Container configurations:

Image source: Docker hub or other registries
Image type: Public
Registry login server: ghcr.io
Image and tag: ghcr.io/mlflow/mlflow:<version>-full (The version is value like v3.10.0, you can find available MLflow images in this page)
Command override: /bin/bash
Arguments override: -c, pip install azure-storage-blob==12.28.0 && mlflow server --backend-store-uri <database-URL> --artifacts-destination wasbs://<container-name>@<storage-account-name>.blob.core.windows.net --host 0.0.0.0 --port 5000 --disable-security-middleware, note that a space must follow the comma.
CPU and memory: It requires at least 1 CPU core and 2Gi memory
Environment variables: name "AZURE_STORAGE_ACCESS_KEY", value: the access key of the blob storage configured in the step 1.

Ingress configurations:

Enable ingress (limited to Container App environment)
Ingress type: HTTP
Target port: 5000

After creating the container application, in the container app configuration page, select menu Application -> Scale, and set both "Min replicas" and "Max replicas" to 1, and then click "Save as a new revision" button to make this configuration effective.

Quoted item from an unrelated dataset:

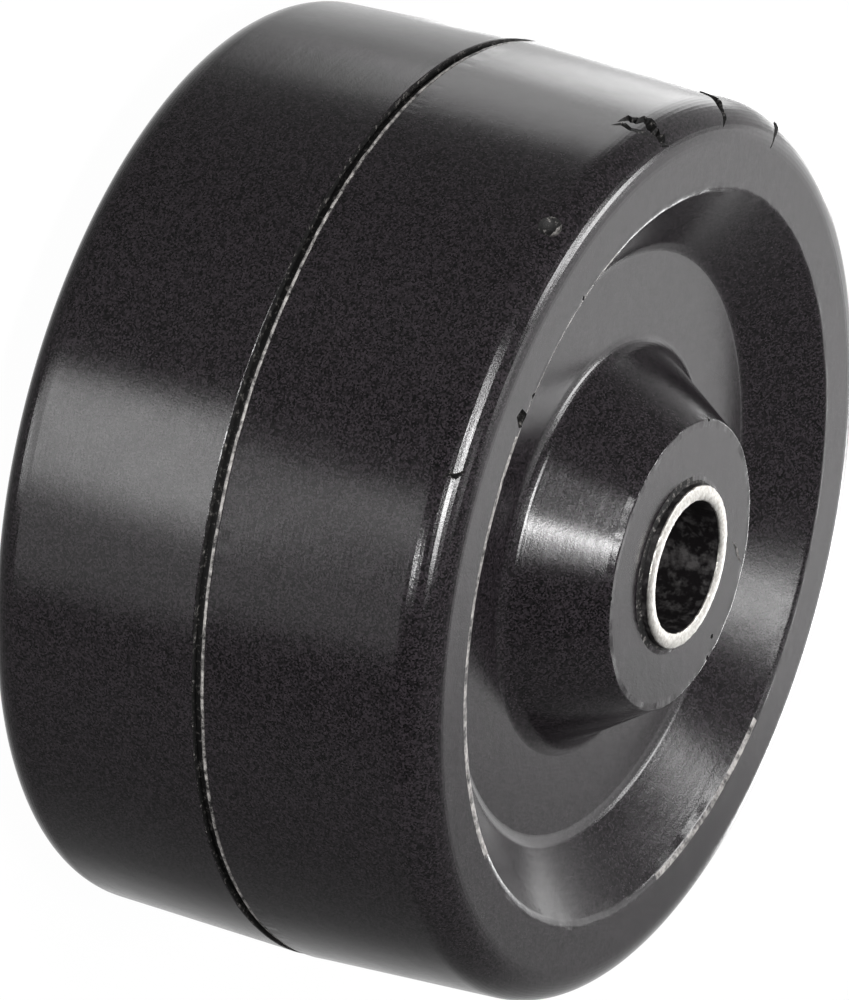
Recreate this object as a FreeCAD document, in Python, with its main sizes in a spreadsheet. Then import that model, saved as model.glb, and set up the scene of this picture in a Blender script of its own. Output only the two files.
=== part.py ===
import FreeCAD, Part
import os
import Sketcher

# Boat trailer roller in millimetres: one solid rubber moulding on a steel tube. The bore lies
# along +Z, the roller stands on one end of the tube, and the origin is at the roller's centre,
# on the bore's axis, in the plane where the two halves of the mould met.

# Driving dimensions. The tread's diameter is at the parting line, where it is largest. A stand
# is how far a face stands out beyond the one around it, and the angles are from the bore's axis.
DIMENSIONS = {
    "tread_diameter": 120.0,
    "tread_width": 63.5,
    "draft_angle": 2.2,
    "shoulder_radius": 5.0,
    "rim_width": 11.0,
    "recess_depth": 7.0,
    "recess_wall_angle": 52.0,
    "recess_edge_radius": 1.5,
    "web_edge_radius": 2.5,
    "hub_stand": 4.55,
    "hub_wall": 8.25,
    "hub_cone_angle": 32.5,
    "hub_root_radius": 2.5,
    "bore_diameter": 17.3,
    "sleeve_wall": 2.0,
    "sleeve_stand": 1.2,
    "sleeve_deburr": 0.25,
    "parting_groove_width": 1.3,
    "parting_groove_floor": 0.8,
    "parting_groove_depth": 0.5,
    "flash_thickness": 0.3,
}

document = FreeCAD.newDocument("boat_trailer_roller")
sheet = document.addObject("Spreadsheet::Sheet", "dimensions")
for row, (name, value) in enumerate(DIMENSIONS.items(), start=1):
    sheet.set(f"A{row}", name)
    sheet.set(f"B{row}", str(value))
    sheet.setAlias(f"B{row}", name)
document.recompute()

# Radii and heights that both pieces or several features share, worked out from the sheet
BORE_RADIUS = "(dimensions.bore_diameter / 2)"
SLEEVE_RADIUS = f"({BORE_RADIUS} + dimensions.sleeve_wall)"
TREAD_RADIUS = "(dimensions.tread_diameter / 2)"
RIM_HEIGHT = "(dimensions.tread_width / 2)"
RIM_RADIUS = f"({TREAD_RADIUS} - {RIM_HEIGHT} * tan(dimensions.draft_angle * 1 deg))"
MOUTH_RADIUS = f"({RIM_RADIUS} - dimensions.rim_width)"
WEB_HEIGHT = f"({RIM_HEIGHT} - dimensions.recess_depth)"
WEB_RADIUS = f"({MOUTH_RADIUS} - dimensions.recess_depth * tan(dimensions.recess_wall_angle * 1 deg))"
HUB_HEIGHT = f"({RIM_HEIGHT} + dimensions.hub_stand)"
HUB_RADIUS = f"({SLEEVE_RADIUS} + dimensions.hub_wall)"
HUB_ROOT_RADIUS = f"({HUB_RADIUS} + ({HUB_HEIGHT} - {WEB_HEIGHT}) * tan(dimensions.hub_cone_angle * 1 deg))"
SLEEVE_LENGTH = f"(2 * ({HUB_HEIGHT} + dimensions.sleeve_stand))"
GROOVE_RADIUS = f"({TREAD_RADIUS} - dimensions.parting_groove_depth)"
MIDDLE = "0"

# How near two sizes are, in millimetres, to be taken as the same one
CLOSE = 0.001


def measured(expression):
    """What an expression over the sheet comes to, in millimetres."""
    return float(sheet.evalExpression(expression.replace("dimensions.", "")))


def new_body(name):
    body = document.addObject("PartDesign::Body", name)
    body.Label = name
    body.Placement = FreeCAD.Placement()
    return body


def new_sketch(body, name, role):
    plane = next(feature for feature in body.Origin.OriginFeatures if feature.Role == role)
    sketch = body.newObject("Sketcher::SketchObject", name)
    sketch.AttachmentSupport = [(plane, "")]
    sketch.MapMode = "FlatFace"
    return sketch


def set_size(sketch, name, expression, *constraint):
    """Adds a dimension to a sketch and ties it to the sheet."""
    number = sketch.addConstraint(Sketcher.Constraint(*constraint, measured(expression)))
    sketch.renameConstraint(number, name)
    sketch.setExpression(f"Constraints.{name}", expression)


def draw_profile(sketch, corners):
    """A closed outline beside the bore's axis. Each corner is its name, radius and height."""
    points = [FreeCAD.Vector(measured(radius), measured(height)) for _, radius, height in corners]
    for start, end in zip(points, points[1:] + points[:1]):
        sketch.addGeometry(Part.LineSegment(start, end))
    for line, (name, radius, height) in enumerate(corners):
        sketch.addConstraint(Sketcher.Constraint("Coincident", line, 1, (line - 1) % len(corners), 2))
        set_size(sketch, f"{name}_radius", radius, "DistanceX", -1, 1, line, 1)
        if height == MIDDLE:
            sketch.addConstraint(Sketcher.Constraint("PointOnObject", line, 1, -1))
        else:
            set_size(sketch, f"{name}_height", height, "DistanceY", -1, 1, line, 1)


def turn_profile(body, kind, name, corners):
    """Turns an outline once round the bore's axis, and adds it or cuts it away."""
    sketch = new_sketch(body, f"{name}_profile", "XZ_Plane")
    draw_profile(sketch, corners)
    feature = body.newObject(kind, name)
    feature.Profile = sketch
    feature.ReferenceAxis = (sketch, ["V_Axis"])
    feature.Angle = 360
    return feature


def dress_edges(body, kind, name, size_property, size, radius, height):
    """Rounds or chamfers the circular edge at that radius and height, and its mirror image."""
    document.recompute()
    base = body.Tip
    edges = []
    for number, edge in enumerate(base.Shape.Edges, start=1):
        if edge.Curve.TypeId != "Part::GeomCircle":
            continue
        same_radius = abs(edge.Curve.Radius - measured(radius)) < CLOSE
        same_height = abs(abs(edge.Curve.Center.z) - measured(height)) < CLOSE
        if same_radius and same_height:
            edges.append(f"Edge{number}")
    feature = body.newObject(kind, name)
    feature.Base = (base, edges)
    feature.setExpression(size_property, size)
    body.Tip = feature


# Steel tube through the hub. Its cut ends stand out of the hub as the faces that meet the bracket.
sleeve = new_body("bore_sleeve")
ring = new_sketch(sleeve, "tube_section", "XY_Plane")
for name, radius in (("outer", SLEEVE_RADIUS), ("inner", BORE_RADIUS)):
    circle = ring.addGeometry(Part.Circle(FreeCAD.Vector(), FreeCAD.Vector(0, 0, 1), measured(radius)))
    ring.addConstraint(Sketcher.Constraint("Coincident", circle, 3, -1, 1))
    set_size(ring, f"{name}_radius", radius, "Radius", circle)
tube = sleeve.newObject("PartDesign::Pad", "tube")
tube.Profile = ring
tube.SideType = "Symmetric"
tube.setExpression("Length", SLEEVE_LENGTH)
for name, radius in (("outer_deburr", SLEEVE_RADIUS), ("inner_deburr", BORE_RADIUS)):
    dress_edges(sleeve, "PartDesign::Chamfer", name, "Size", "dimensions.sleeve_deburr",
                radius, f"{SLEEVE_LENGTH} / 2")

# Rubber moulding. One half is turned from the hub, the web, the recess and the drafted tread.
roller = new_body("roller_body")
half = turn_profile(roller, "PartDesign::Revolution", "moulded_half", [
    ("bore_middle", SLEEVE_RADIUS, MIDDLE),
    ("bore_end", SLEEVE_RADIUS, HUB_HEIGHT),
    ("hub_face", HUB_RADIUS, HUB_HEIGHT),
    ("hub_root", HUB_ROOT_RADIUS, WEB_HEIGHT),
    ("web_edge", WEB_RADIUS, WEB_HEIGHT),
    ("recess_mouth", MOUTH_RADIUS, RIM_HEIGHT),
    ("shoulder", RIM_RADIUS, RIM_HEIGHT),
    ("tread_middle", TREAD_RADIUS, MIDDLE),
])

# The mould's parting line is a shallow groove, with the flash standing in it as a thin fin.
groove_top = f"({TREAD_RADIUS} + dimensions.parting_groove_depth)"
groove = turn_profile(roller, "PartDesign::Groove", "parting_groove", [
    ("floor_middle", GROOVE_RADIUS, MIDDLE),
    ("floor_edge", GROOVE_RADIUS, "dimensions.parting_groove_floor / 2"),
    ("lip", TREAD_RADIUS, "dimensions.parting_groove_width / 2"),
    ("top_edge", groove_top, "dimensions.parting_groove_width / 2"),
    ("top_middle", groove_top, MIDDLE),
])
flash_root = f"({GROOVE_RADIUS} - dimensions.parting_groove_depth)"
flash = turn_profile(roller, "PartDesign::Revolution", "flash_fin", [
    ("root_middle", flash_root, MIDDLE),
    ("root_edge", flash_root, "dimensions.flash_thickness / 2"),
    ("crest_edge", TREAD_RADIUS, "dimensions.flash_thickness / 2"),
    ("crest_middle", TREAD_RADIUS, MIDDLE),
])

# The other half is its mirror image across the parting plane.
both_halves = roller.newObject("PartDesign::Mirrored", "both_halves")
both_halves.Originals = [half, groove, flash]
both_halves.MirrorPlane = (half.Profile[0], ["H_Axis"])
roller.Tip = both_halves

# Rounded edges, from the tread in to the hub
for name, size, radius, height in (
    ("shoulders", "dimensions.shoulder_radius", RIM_RADIUS, RIM_HEIGHT),
    ("recess_edges", "dimensions.recess_edge_radius", MOUTH_RADIUS, RIM_HEIGHT),
    ("web_edges", "dimensions.web_edge_radius", WEB_RADIUS, WEB_HEIGHT),
    ("hub_roots", "dimensions.hub_root_radius", HUB_ROOT_RADIUS, WEB_HEIGHT),
):
    dress_edges(roller, "PartDesign::Fillet", name, "Radius", size, radius, height)
document.recompute()

# Nothing is written unless every feature worked out and both pieces are whole.
for item in document.Objects:
    if "Invalid" in item.State or "Error" in item.State:
        raise RuntimeError(f"{item.Label} failed: {item.State}")
for piece in (roller, sleeve):
    if piece.Shape.isNull() or not piece.Shape.isValid():
        raise RuntimeError(f"{piece.Label} has no valid shape")

os.makedirs("parts", exist_ok=True)
for piece in (roller, sleeve):
    piece.Shape.exportStep(f"parts/{piece.Label}.step")
    print(piece.Label, len(piece.Shape.Solids), round(piece.Shape.Volume, 1), piece.Shape.BoundBox)
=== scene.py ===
import math

import bpy
from mathutils import Matrix, Vector


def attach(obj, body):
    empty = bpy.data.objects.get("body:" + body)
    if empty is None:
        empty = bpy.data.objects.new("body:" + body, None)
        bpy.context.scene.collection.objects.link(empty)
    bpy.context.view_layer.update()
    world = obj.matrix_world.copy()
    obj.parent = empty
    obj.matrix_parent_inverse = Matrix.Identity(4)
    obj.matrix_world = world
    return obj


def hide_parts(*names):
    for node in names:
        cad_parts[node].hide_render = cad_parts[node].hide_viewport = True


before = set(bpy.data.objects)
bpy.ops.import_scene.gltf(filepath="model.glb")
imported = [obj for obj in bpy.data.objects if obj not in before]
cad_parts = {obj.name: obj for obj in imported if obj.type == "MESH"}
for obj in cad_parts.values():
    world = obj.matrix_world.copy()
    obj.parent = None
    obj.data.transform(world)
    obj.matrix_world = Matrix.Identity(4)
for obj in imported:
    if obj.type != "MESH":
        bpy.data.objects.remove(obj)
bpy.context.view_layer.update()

# Steel tube through the hub: plated mild steel tube, sawn to length, its edges broken with a file.
# The rubber is bonded round it, and its two bright ends stand proud as thrust faces.
BORE_RADIUS = 0.00865
SLEEVE_RADIUS = 0.01065
SLEEVE_END = 0.0375
SLEEVE_DEBURR = 0.00025
STEEL_BRIGHT = "#e9e7e2"
STEEL_DULL = "#cbc7c1"
WALL_BLACK = "#141213"
WALL_GREY = "#4e4c4c"
# The side of the bore and the depth of the band that is painted lighter as a painted highlight
PAINTED_HIGHLIGHT_SIDE = (-0.363, -0.932, 0)
PAINTED_HIGHLIGHT_DEPTH = 0.00012
SAWN_END_DEPTH = 0.0004
SAWN_END_RUFFLE = 0.0005

# How near two points of an outline are, in metres, to be the same one
CLOSE = 1e-6


def start_profile(name, radius, height):
    """A new object of one point in the XZ plane, ready to be drawn on from that point."""
    bpy.ops.object.select_all(action="DESELECT")
    bpy.ops.mesh.primitive_plane_add(size=0.001)
    piece = bpy.context.object
    piece.name = piece.data.name = name
    bpy.ops.object.mode_set(mode="EDIT")
    bpy.ops.mesh.select_mode(type="VERT")
    bpy.ops.mesh.merge(type="CENTER")
    bpy.ops.transform.translate(value=(radius, 0, height))
    return piece


def draw_outline(points):
    """Draws a closed outline with straight lines from the first point, where the drawing stands."""
    for (radius, height), (next_radius, next_height) in zip(points, points[1:]):
        bpy.ops.mesh.extrude_region_move(
            TRANSFORM_OT_translate={"value": (next_radius - radius, 0, next_height - height)})
    pick_points(lambda co: any(math.hypot(co.x - r, co.z - z) < CLOSE for r, z in (points[0], points[-1])))
    bpy.ops.mesh.edge_face_add()


def pick_points(test):
    """Selects the vertices of the mesh in edit mode whose place passes the test."""
    bpy.ops.mesh.select_mode(type="VERT")
    bpy.ops.mesh.select_all(action="DESELECT")
    bpy.ops.object.mode_set(mode="OBJECT")
    for vertex in bpy.context.object.data.vertices:
        vertex.select = test(vertex.co)
    bpy.ops.object.mode_set(mode="EDIT")


def pick_faces(test):
    """Selects the faces of the mesh in edit mode that pass the test."""
    bpy.ops.mesh.select_mode(type="FACE")
    bpy.ops.mesh.select_all(action="DESELECT")
    bpy.ops.object.mode_set(mode="OBJECT")
    for face in bpy.context.object.data.polygons:
        face.select = test(face)
    bpy.ops.object.mode_set(mode="EDIT")


def use_material(piece, slot, test):
    """Gives the faces that pass the test the material in that slot."""
    bpy.ops.object.mode_set(mode="EDIT")
    pick_faces(test)
    piece.active_material_index = slot
    bpy.ops.object.material_slot_assign()
    bpy.ops.object.mode_set(mode="OBJECT")


def round_corner(points, corner, radius, segments):
    """Rounds one corner of the outline to a radius, in that many segments."""
    here = Vector(points[corner])
    before = (Vector(points[corner - 1]) - here).normalized()
    after = (Vector(points[(corner + 1) % len(points)]) - here).normalized()
    setback = radius / math.tan(before.angle(after) / 2)
    pick_points(lambda co: math.hypot(co.x - here.x, co.z - here.y) < CLOSE)
    bpy.ops.mesh.bevel(affect="VERTICES", offset_type="OFFSET", offset=setback, segments=segments)


def turn_outline(steps):
    """Spins the outline once round the bore and closes the skin, with its faces outwards."""
    bpy.ops.mesh.select_all(action="SELECT")
    bpy.ops.mesh.spin(steps=steps, angle=2 * math.pi, center=(0, 0, 0), axis=(0, 0, 1), use_auto_merge=True)
    bpy.ops.mesh.select_all(action="SELECT")
    bpy.ops.mesh.remove_doubles(threshold=CLOSE)
    bpy.ops.mesh.normals_make_consistent(inside=False)
    bpy.ops.object.mode_set(mode="OBJECT")


def smooth_faces(angle):
    """Shades smooth up to that angle, with the large faces deciding, so that flat ones look flat."""
    bpy.ops.object.shade_smooth_by_angle(angle=math.radians(angle))
    bpy.ops.object.modifier_add(type="WEIGHTED_NORMAL")
    weights = bpy.context.object.modifiers[-1]
    weights.keep_sharp = True
    bpy.ops.object.modifier_apply(modifier=weights.name)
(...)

We only need to run 1 MLflow server task at a time. This replica configuration guarantees that only one replica is running at a time. If a replica crashes, a new replica will be automatically started to replace it.

Integration with MLflow authentication

MLflow supports basic authentication and authentication with OIDC plugin, the 2 kinds of authentication settings require:

Additional pip package installation: Inject it as a pip install command into the "Basic configurations / Arguments override" setting.
Additional environment variable settings: Set them as the environment variables of the Azure container app.
Additional mlflow server CLI options: Append them in the "Basic configurations / Arguments override" setting.

Step 5: Validate the deployment

Use MLflow demo CLI to validate the deployment. Run the command from your own laptop as follows:

mlflow demo --tracking-uri <Azure-Container-App-URL>

then open the application URL in your browser, view the experiment with name "MLflow Demo", and explore GenAI features like traces, evaluation runs, prompt management etc.